Public Works on Steroids
Tibor R. Machan
What the Obama administration and its cheerleaders call “the stimulus” is by all sensible accounts the macroeconomic version of steroids. And you can get quite addicted to these–just as some athletes can to their versions.
Now there are lots of things wrong with these artificial public works projects although sometimes they look benign enough. Many folks will not objects to having extra upgrades and improvements on their roads and highways. After all, nearly everything suffers from some measure of wear and tear. And who can tell without considerable expertise when it is time for justified improvements on the infrastructure. Usually such matters are decided upon by individuals in their particular lives–like when should their cars be washed, when should they get an oil change, when is it time to visit the dentist again. Or when is it time to get a complete medical check up! Or get one’s pants cleaned or shirts laundered. These are individual matters and highly contingent on personal and family factors, such as needs and budgets.
When it comes to roads and highways the local public work departments make these kinds of decisions based on the advice of the road engineers and on the budget bureaucrats. Some kind of rationale is arrived at, although with public works there is always the problem of some version of the tragedy of the commons. Too much attention to the parks may get in the way of enough attention to the recreation facilities or city pools. But when one adds the artificial stimuli provided by politics that’s guided by the fantasy of Keynesian economics–you know, the multiplier and such–no rationale is possible. It is nearly all guesswork. Unless one has roads with gaping pot holes that just cannot accommodate traffic anymore, the time to spend funds on upgrades and fixes turns out to be arbitrary.
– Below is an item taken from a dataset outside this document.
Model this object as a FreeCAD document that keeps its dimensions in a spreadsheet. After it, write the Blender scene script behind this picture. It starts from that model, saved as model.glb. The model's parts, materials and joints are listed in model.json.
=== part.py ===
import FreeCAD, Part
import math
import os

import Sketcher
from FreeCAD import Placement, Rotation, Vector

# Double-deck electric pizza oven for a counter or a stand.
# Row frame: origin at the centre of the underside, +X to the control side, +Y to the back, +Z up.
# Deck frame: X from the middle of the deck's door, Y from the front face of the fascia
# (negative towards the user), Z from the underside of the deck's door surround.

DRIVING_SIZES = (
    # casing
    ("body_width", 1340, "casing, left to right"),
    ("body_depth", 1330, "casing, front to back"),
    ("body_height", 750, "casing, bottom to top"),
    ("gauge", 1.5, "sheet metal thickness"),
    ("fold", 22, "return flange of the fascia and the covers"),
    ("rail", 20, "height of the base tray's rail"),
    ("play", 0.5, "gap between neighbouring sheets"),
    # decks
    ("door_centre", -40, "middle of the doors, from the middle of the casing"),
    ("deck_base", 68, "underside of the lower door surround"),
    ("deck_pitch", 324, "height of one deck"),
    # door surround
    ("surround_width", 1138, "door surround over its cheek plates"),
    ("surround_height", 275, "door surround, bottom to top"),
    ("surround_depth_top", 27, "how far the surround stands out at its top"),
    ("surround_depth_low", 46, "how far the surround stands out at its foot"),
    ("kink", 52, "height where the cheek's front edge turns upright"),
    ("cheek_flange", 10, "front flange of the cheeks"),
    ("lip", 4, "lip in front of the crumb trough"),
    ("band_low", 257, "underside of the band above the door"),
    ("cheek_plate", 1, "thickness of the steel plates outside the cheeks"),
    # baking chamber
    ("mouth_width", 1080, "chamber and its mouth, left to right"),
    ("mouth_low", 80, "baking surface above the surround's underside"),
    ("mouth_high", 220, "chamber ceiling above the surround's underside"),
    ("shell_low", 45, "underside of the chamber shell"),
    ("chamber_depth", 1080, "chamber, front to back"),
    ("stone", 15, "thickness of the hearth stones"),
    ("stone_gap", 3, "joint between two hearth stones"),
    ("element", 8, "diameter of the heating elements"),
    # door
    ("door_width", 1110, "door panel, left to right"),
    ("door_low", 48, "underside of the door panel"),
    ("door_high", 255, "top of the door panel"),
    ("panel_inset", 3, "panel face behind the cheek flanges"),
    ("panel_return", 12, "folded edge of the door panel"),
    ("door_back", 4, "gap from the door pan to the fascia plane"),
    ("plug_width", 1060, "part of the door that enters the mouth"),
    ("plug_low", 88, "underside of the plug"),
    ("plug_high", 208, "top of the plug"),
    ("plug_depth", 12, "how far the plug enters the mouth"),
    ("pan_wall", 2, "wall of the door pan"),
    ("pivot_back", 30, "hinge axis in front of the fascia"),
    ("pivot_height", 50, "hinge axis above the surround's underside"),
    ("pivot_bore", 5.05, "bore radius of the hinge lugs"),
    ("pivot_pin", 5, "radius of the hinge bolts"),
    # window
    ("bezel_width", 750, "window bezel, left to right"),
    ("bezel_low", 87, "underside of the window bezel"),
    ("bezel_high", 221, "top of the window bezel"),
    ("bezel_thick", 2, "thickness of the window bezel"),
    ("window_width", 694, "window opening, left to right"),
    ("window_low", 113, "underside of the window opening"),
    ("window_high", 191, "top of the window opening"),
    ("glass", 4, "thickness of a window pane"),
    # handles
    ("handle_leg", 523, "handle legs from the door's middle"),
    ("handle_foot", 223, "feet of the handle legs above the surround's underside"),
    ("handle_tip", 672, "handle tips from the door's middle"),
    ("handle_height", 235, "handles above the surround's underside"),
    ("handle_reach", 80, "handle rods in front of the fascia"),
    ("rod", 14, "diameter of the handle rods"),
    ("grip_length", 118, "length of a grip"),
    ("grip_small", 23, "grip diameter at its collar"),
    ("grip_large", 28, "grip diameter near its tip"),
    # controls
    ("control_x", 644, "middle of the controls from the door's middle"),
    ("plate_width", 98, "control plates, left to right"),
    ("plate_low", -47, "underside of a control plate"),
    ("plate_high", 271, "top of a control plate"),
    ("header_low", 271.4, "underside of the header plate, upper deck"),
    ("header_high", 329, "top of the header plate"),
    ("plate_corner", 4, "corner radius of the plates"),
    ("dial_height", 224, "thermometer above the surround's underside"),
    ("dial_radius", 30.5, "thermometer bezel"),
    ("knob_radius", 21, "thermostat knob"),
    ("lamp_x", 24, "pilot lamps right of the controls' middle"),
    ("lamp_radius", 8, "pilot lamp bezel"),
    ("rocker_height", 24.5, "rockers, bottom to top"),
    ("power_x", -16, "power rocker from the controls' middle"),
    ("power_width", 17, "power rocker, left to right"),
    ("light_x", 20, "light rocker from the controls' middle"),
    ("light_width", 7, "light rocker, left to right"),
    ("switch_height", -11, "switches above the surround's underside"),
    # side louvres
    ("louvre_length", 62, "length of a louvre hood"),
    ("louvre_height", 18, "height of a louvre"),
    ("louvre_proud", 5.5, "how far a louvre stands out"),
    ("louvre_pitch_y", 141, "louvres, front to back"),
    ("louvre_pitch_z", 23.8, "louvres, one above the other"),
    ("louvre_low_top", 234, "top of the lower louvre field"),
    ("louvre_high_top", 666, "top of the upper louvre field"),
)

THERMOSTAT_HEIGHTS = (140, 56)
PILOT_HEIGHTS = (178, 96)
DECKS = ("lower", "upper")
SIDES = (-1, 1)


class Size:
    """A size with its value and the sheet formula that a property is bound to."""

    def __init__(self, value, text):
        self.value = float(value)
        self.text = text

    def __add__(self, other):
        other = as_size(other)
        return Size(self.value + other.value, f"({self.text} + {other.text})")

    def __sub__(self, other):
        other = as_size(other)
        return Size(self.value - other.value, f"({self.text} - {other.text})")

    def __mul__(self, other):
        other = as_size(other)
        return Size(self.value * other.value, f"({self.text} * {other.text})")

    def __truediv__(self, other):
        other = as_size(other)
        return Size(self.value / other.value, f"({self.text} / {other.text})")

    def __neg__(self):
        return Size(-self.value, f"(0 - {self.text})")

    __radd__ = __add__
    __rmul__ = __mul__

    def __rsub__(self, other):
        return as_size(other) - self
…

Kind of like how many steroids should a body builder use–it is an artificial aid and no one can tell just how much if any of it is the right amount.
In my region of the country, Orange County, California, ever since I moved here about 12 years ago there’s always been some road construction afoot. But not so much as to cause too many delays and detours. After years of experience with the local needs, those responsible manage to figure reasonably accurately just when the work is needed. But the stimulus funds arrived, which enabled the local authorities to spend on all kinds of projects whether any real need exists, it becomes a spectacle of arbitrary public works. Dozens of roads get shut down out of the blue. Thousands and more commuters need to stand and wait in long lines so the work can get done. Gasoline is wasted, not to mention people’s time–life, actually–and who knows what other unintended harmful consequences result.
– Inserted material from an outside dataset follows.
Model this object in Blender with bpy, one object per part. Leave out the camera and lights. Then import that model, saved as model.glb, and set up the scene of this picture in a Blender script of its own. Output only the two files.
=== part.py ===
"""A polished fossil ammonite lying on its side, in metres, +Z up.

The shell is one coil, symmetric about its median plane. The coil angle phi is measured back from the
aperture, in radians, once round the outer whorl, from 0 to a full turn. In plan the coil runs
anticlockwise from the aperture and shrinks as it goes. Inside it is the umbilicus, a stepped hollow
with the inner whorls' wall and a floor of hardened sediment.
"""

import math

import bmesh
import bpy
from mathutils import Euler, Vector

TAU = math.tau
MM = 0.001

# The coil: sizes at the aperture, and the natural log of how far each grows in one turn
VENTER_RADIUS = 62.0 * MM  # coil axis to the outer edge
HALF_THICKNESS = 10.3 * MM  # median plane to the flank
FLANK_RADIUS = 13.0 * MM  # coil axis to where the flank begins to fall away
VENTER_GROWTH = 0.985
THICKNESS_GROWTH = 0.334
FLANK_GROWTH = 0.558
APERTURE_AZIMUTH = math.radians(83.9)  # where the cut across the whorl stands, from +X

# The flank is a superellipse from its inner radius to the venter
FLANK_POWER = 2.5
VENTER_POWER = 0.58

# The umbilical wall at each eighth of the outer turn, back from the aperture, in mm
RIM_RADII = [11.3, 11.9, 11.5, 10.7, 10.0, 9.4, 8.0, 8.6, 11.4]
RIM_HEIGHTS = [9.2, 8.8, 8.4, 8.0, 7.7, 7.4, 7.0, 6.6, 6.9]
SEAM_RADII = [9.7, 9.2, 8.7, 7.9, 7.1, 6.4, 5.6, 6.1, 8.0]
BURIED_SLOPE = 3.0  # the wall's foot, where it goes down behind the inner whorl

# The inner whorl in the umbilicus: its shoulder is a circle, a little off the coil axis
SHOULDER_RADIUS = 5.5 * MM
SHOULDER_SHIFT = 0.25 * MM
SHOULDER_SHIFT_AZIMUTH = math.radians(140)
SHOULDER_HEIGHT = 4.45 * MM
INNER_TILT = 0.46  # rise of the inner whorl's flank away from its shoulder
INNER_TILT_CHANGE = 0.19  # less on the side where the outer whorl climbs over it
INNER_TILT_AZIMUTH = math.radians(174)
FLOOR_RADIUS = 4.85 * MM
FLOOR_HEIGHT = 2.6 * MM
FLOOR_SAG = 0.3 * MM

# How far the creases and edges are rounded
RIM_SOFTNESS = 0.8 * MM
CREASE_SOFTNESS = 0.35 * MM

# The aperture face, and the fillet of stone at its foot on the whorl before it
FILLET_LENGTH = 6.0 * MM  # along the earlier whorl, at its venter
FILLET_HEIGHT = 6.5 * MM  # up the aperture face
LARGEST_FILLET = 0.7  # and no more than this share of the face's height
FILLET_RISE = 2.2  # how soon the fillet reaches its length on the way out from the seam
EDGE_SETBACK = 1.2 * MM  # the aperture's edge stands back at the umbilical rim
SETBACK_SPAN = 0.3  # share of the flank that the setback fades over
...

Never even mind for now the fact that the stimulus consists of loot extorted from citizens who are imposed and encroached upon with all kinds of cost that no one can tell buys anything worthwhile. I am certainly unable to tell if that shovel-ready road job that is keeping me from getting to work on time is required or invented by Keynes-inspired magical economics. I cannot judge whether the gasoline used standing idly by at innumerable road blocs is being wasted or not. No one can, I bet. We are all simply informed to put up and shut up–these are, after all, public works and interference from ordinary citizens can land one in jail!
It is bad enough that people are so much at the mercy of the decisions that are made about public works and, more generally, public affairs and not unless they vote out the team is there a chance of changing the guard. But when the policy if injecting funny money into the system is carried out, nothing resembling a rational system can be expected.
I believe it was my very first scholarly paper in a philosophy journal, titled “Justice and the Welfare State,” that laid out the case showing that under the welfare state simple justice is impossible. Causes and results cannot be linked, responsibilities are vague and defuse.
The current policy with stimulus-driven public works is just another case in point.